If, in addition to Ranger, storage-based metastore security is enabled (which is the default on HDP when enabling Ranger mode), you must go to Administration > Settings > Hadoop and check the “Write ACL in datasets” setting. This will automatically add a write ACL to the Hive user when building datasets and synchronizing permissions. This is required because, since HiveServer2 does not impersonate in this mode, queries to create tables on the metastore are done on behalf of the hive
user, who must thus have write access to the locations of the created tables.
Storage-based security (No DSS User Isolation)¶
In this mode:
Storage-based security is enabled in the metastore (ie the metastore checks that a user requesting DDL has rights on the underlying HDFS directories)
HiveServer2 impersonation is enabled
Since HiveServer2 impersonation is enabled, the user requesting the metastore is dssuser
, so no further action is necessary.
Note
This is the default setup for HDP
Cloudera-specific note¶
Cloudera only supports the following modes:
No security
Sentry
All other modes are not supported in Cloudera (as per Cloudera documentation).
Supported file formats¶
Hive only recognizes some formats, so not all HDFS datasets can be synchronized to Hive or used in a Hive recipe.

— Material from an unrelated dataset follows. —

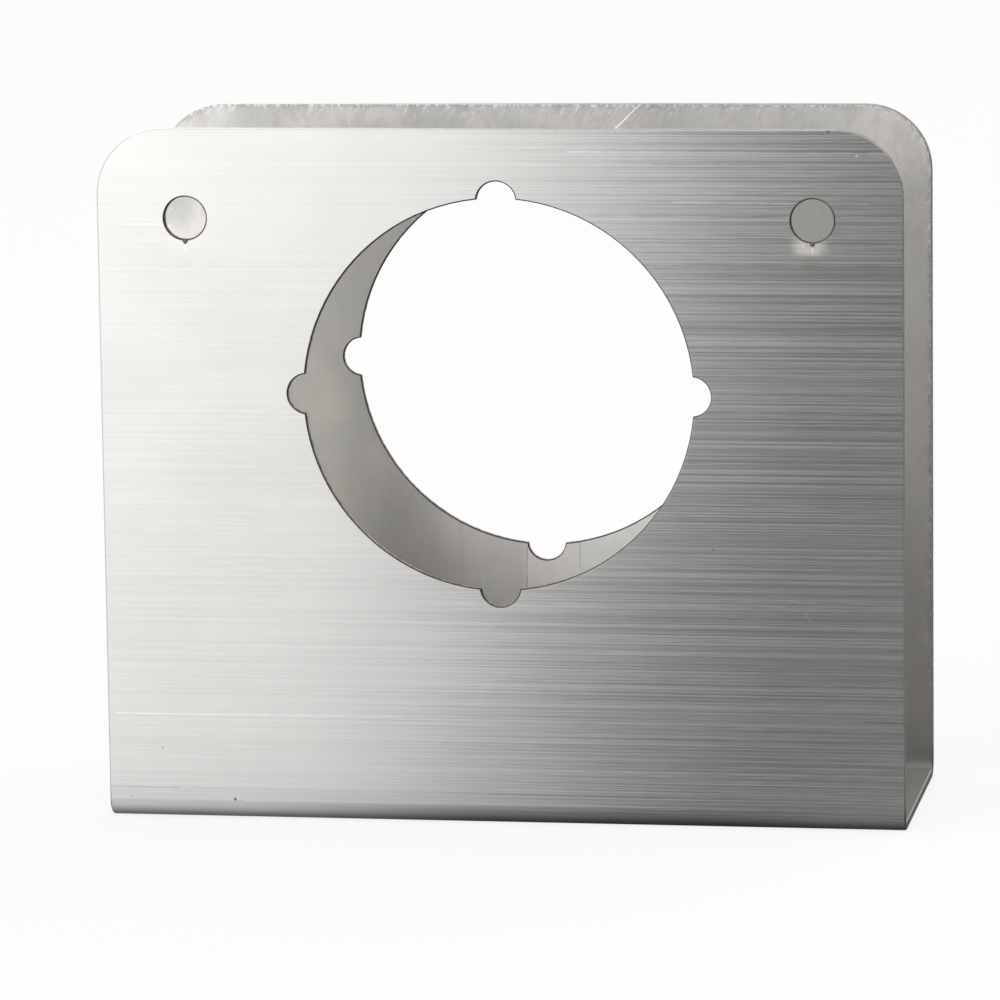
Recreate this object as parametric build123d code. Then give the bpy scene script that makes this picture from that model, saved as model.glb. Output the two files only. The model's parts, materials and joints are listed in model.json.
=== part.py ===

The following formats are handled:
CSV, only in “Escaping only” or “No escaping nor quoting” modes
Parquet. If the dataset has been built by DSS, it should use the “Hive flavor” option of the Parquet parameters.
Hive Sequence File
Hive RC File
Hive ORC File
Avro
Limitations¶
Hadoop does not support at all CSV files with newlines embedded within fields. Trying to parse such files with Hadoop or any Hadoop tool like Hive will fail and generate invalid data
On Hive 0.12, Dates are not supported in Parquet tables
Internal details¶
Data Science Studio creates all tables as EXTERNAL tables in the Hive meaning of the term.